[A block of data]
>>>

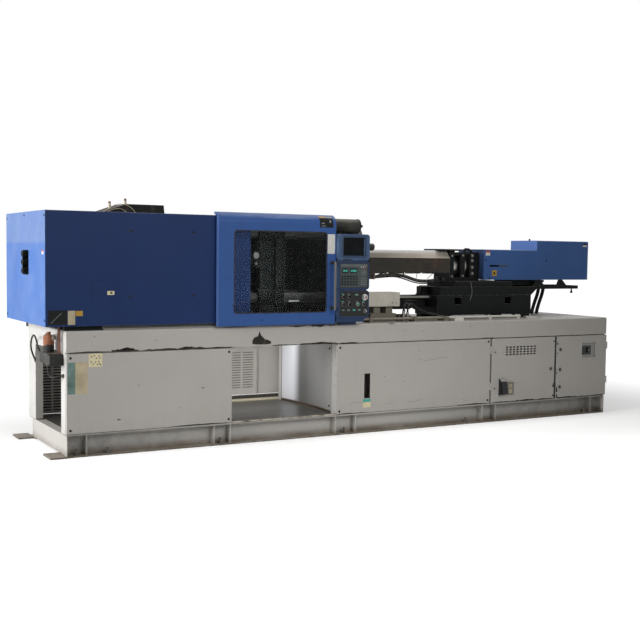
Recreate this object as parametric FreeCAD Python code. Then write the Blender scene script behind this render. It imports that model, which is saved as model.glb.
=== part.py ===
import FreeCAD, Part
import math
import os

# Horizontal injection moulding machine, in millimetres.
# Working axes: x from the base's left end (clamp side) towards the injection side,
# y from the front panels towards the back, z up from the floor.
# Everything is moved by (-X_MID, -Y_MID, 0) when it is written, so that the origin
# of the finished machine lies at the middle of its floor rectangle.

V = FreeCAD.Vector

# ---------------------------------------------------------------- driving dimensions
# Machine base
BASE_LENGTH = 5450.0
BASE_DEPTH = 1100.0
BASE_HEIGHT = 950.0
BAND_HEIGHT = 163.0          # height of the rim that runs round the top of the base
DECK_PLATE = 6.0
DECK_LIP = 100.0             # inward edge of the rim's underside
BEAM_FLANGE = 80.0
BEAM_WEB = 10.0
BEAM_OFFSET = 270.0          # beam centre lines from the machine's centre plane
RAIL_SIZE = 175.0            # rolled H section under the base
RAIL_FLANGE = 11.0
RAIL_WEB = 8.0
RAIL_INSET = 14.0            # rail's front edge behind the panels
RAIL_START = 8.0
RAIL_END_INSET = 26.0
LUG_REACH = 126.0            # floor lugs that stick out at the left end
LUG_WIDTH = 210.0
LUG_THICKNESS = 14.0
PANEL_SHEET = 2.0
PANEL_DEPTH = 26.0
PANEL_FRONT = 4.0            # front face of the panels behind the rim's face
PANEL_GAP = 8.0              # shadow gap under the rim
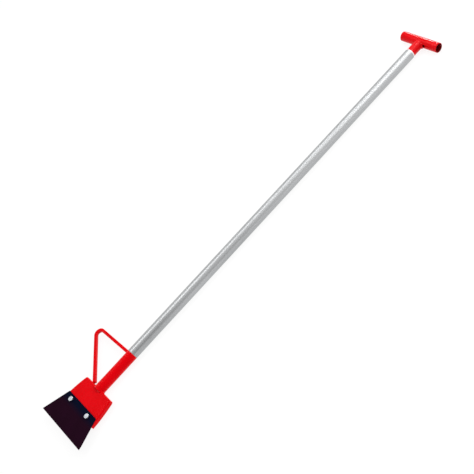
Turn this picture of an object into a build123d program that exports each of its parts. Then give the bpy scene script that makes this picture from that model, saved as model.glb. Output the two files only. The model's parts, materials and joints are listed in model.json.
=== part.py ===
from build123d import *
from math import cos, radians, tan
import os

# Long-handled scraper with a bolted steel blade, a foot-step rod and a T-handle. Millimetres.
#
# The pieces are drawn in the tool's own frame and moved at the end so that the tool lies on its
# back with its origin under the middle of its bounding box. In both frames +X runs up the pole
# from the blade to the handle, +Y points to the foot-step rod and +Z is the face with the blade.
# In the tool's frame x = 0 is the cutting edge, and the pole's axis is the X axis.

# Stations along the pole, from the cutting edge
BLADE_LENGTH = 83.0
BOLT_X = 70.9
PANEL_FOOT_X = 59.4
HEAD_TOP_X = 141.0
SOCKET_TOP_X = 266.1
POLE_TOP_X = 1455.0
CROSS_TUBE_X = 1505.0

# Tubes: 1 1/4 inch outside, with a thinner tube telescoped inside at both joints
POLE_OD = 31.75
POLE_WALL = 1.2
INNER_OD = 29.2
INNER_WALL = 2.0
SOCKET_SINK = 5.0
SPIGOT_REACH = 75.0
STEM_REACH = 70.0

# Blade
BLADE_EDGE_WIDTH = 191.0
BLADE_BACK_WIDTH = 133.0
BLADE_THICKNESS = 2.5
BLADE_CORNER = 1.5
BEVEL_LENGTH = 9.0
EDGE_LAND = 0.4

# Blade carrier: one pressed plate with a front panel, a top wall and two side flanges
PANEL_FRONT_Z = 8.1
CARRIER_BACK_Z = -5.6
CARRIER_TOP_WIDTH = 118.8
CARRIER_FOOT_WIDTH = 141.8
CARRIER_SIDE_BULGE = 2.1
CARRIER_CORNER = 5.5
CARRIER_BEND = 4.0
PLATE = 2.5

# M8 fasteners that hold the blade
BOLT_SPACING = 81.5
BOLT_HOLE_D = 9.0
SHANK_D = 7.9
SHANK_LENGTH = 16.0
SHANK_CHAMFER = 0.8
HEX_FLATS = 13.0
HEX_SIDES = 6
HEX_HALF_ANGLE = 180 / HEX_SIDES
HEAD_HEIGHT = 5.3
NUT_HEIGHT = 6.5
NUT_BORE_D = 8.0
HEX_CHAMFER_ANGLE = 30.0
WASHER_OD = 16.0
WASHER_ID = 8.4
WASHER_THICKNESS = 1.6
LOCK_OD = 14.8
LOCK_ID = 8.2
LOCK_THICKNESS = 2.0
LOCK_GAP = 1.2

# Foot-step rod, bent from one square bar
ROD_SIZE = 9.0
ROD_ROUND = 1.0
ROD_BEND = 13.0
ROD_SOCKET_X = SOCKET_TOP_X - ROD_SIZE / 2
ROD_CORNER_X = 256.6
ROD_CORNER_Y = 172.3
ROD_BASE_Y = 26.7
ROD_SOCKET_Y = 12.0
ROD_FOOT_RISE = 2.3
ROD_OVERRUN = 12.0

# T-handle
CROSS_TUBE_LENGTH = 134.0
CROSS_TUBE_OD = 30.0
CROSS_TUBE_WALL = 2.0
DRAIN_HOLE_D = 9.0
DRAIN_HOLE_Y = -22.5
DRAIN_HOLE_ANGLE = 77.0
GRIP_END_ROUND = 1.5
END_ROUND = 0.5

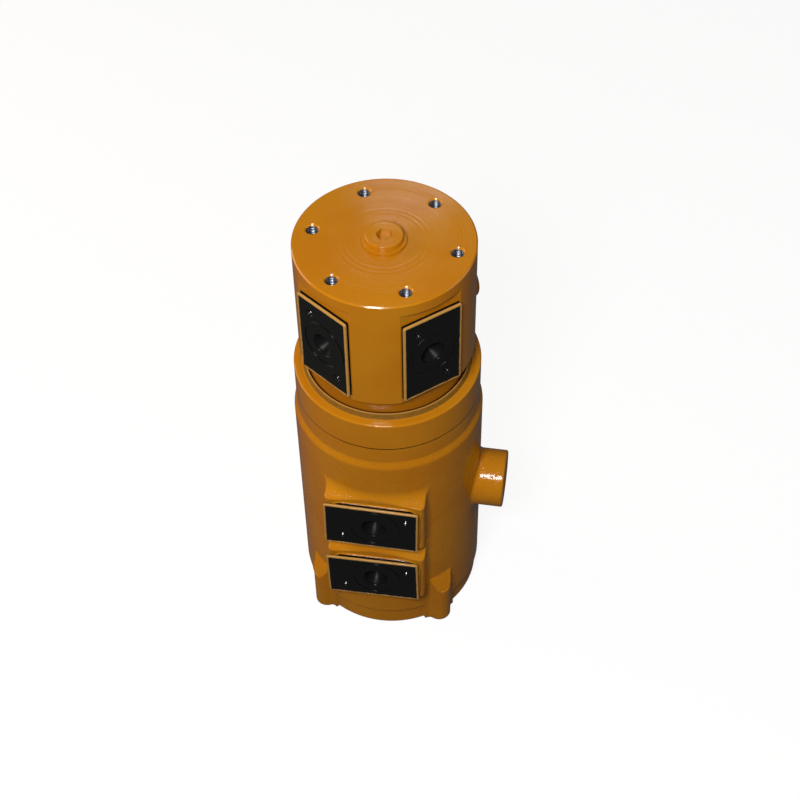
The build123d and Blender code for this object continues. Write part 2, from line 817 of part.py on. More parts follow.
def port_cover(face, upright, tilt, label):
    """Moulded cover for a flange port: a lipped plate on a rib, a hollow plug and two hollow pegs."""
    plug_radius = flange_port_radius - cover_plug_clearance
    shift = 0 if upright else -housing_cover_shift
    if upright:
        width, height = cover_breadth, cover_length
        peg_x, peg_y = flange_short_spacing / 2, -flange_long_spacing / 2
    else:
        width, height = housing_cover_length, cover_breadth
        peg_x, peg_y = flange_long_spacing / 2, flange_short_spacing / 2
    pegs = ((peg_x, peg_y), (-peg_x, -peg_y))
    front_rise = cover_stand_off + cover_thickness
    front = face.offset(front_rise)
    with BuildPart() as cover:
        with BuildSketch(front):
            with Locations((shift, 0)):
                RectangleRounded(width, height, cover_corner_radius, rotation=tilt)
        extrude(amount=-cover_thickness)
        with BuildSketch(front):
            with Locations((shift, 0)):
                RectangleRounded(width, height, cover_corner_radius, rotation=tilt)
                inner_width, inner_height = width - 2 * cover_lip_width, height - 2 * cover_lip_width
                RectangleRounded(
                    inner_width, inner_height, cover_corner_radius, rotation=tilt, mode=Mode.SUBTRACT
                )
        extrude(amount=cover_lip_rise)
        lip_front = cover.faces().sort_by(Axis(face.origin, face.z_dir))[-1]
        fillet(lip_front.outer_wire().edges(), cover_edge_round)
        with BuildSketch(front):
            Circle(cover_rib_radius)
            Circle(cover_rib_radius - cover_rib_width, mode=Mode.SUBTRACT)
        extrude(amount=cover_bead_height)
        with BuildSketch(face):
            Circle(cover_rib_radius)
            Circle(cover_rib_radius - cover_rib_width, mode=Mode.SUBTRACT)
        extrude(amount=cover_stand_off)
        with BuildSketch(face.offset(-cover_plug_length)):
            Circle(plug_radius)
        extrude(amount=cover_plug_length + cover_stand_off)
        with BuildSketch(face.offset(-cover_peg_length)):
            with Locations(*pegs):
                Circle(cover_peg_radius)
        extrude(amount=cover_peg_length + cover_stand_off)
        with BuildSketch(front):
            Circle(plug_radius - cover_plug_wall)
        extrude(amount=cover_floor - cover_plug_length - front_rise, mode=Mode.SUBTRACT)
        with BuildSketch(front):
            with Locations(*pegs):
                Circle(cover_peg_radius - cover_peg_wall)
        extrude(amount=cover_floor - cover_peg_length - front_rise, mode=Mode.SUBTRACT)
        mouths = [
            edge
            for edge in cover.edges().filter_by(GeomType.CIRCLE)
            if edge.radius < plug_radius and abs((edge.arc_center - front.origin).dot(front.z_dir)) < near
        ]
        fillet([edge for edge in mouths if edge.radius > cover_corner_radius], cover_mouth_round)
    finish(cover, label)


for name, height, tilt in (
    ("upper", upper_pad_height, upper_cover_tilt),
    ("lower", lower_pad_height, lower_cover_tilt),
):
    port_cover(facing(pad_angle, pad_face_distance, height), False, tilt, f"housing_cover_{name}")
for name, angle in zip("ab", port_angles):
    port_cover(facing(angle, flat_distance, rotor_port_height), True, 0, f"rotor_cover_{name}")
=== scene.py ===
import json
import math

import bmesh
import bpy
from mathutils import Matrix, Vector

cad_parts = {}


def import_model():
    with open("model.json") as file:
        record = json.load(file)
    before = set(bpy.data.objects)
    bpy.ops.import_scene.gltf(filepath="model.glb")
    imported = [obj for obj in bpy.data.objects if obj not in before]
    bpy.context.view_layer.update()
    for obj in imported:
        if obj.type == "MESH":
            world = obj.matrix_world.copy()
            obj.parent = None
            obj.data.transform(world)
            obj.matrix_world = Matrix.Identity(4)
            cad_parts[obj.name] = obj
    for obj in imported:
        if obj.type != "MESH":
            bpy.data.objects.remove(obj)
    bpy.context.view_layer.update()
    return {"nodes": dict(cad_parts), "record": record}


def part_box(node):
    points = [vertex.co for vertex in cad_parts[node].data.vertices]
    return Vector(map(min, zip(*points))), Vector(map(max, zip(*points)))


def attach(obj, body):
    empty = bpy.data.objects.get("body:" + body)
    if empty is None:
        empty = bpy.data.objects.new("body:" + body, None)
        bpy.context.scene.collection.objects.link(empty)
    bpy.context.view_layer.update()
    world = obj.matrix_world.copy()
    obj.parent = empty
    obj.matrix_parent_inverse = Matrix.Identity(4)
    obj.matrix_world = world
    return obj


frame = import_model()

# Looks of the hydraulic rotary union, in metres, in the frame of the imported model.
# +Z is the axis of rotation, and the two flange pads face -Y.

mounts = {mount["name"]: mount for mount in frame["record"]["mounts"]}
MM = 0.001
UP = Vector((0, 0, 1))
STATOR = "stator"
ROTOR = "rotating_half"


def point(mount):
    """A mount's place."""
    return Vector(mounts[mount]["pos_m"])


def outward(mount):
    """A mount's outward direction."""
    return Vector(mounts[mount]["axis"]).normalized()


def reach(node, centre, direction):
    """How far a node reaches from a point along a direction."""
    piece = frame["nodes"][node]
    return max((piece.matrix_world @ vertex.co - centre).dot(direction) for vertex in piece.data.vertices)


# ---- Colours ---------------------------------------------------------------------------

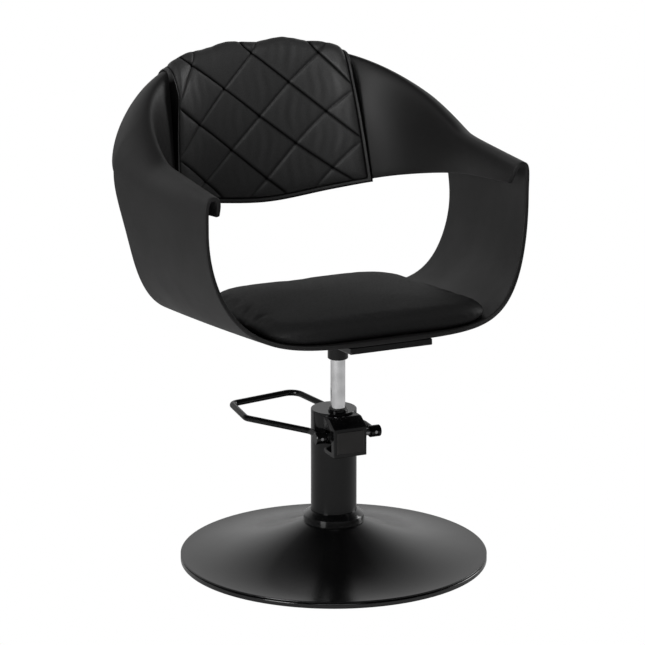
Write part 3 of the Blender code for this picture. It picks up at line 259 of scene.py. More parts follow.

<<<

▶ [Task details]:
Emit, unaltered, the lines from the top of the listing down through the line that holds "PANEL_GAP = 8.0"; emit nothing else.

▶ [Task output]:
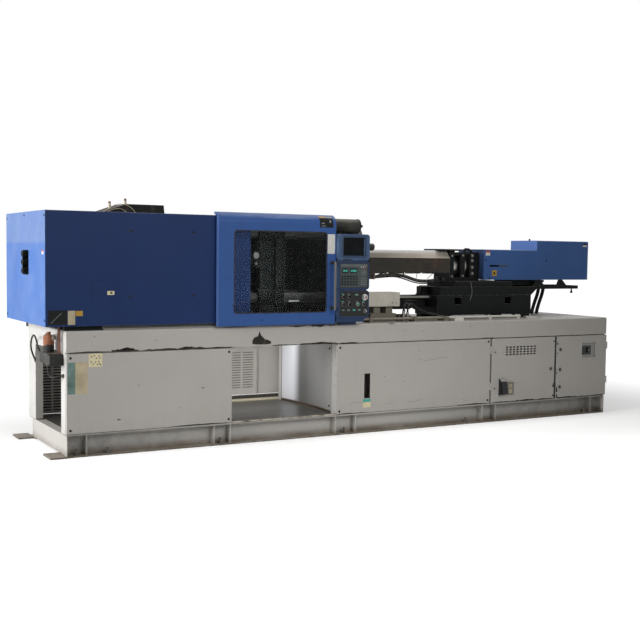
Recreate this object as parametric FreeCAD Python code. Then write the Blender scene script behind this render. It imports that model, which is saved as model.glb.
=== part.py ===
import FreeCAD, Part
import math
import os

# Horizontal injection moulding machine, in millimetres.
# Working axes: x from the base's left end (clamp side) towards the injection side,
# y from the front panels towards the back, z up from the floor.
# Everything is moved by (-X_MID, -Y_MID, 0) when it is written, so that the origin
# of the finished machine lies at the middle of its floor rectangle.

V = FreeCAD.Vector

# ---------------------------------------------------------------- driving dimensions
# Machine base
BASE_LENGTH = 5450.0
BASE_DEPTH = 1100.0
BASE_HEIGHT = 950.0
BAND_HEIGHT = 163.0          # height of the rim that runs round the top of the base
DECK_PLATE = 6.0
DECK_LIP = 100.0             # inward edge of the rim's underside
BEAM_FLANGE = 80.0
BEAM_WEB = 10.0
BEAM_OFFSET = 270.0          # beam centre lines from the machine's centre plane
RAIL_SIZE = 175.0            # rolled H section under the base
RAIL_FLANGE = 11.0
RAIL_WEB = 8.0
RAIL_INSET = 14.0            # rail's front edge behind the panels
RAIL_START = 8.0
RAIL_END_INSET = 26.0
LUG_REACH = 126.0            # floor lugs that stick out at the left end
LUG_WIDTH = 210.0
LUG_THICKNESS = 14.0
PANEL_SHEET = 2.0
PANEL_DEPTH = 26.0
PANEL_FRONT = 4.0            # front face of the panels behind the rim's face
PANEL_GAP = 8.0              # shadow gap under the rim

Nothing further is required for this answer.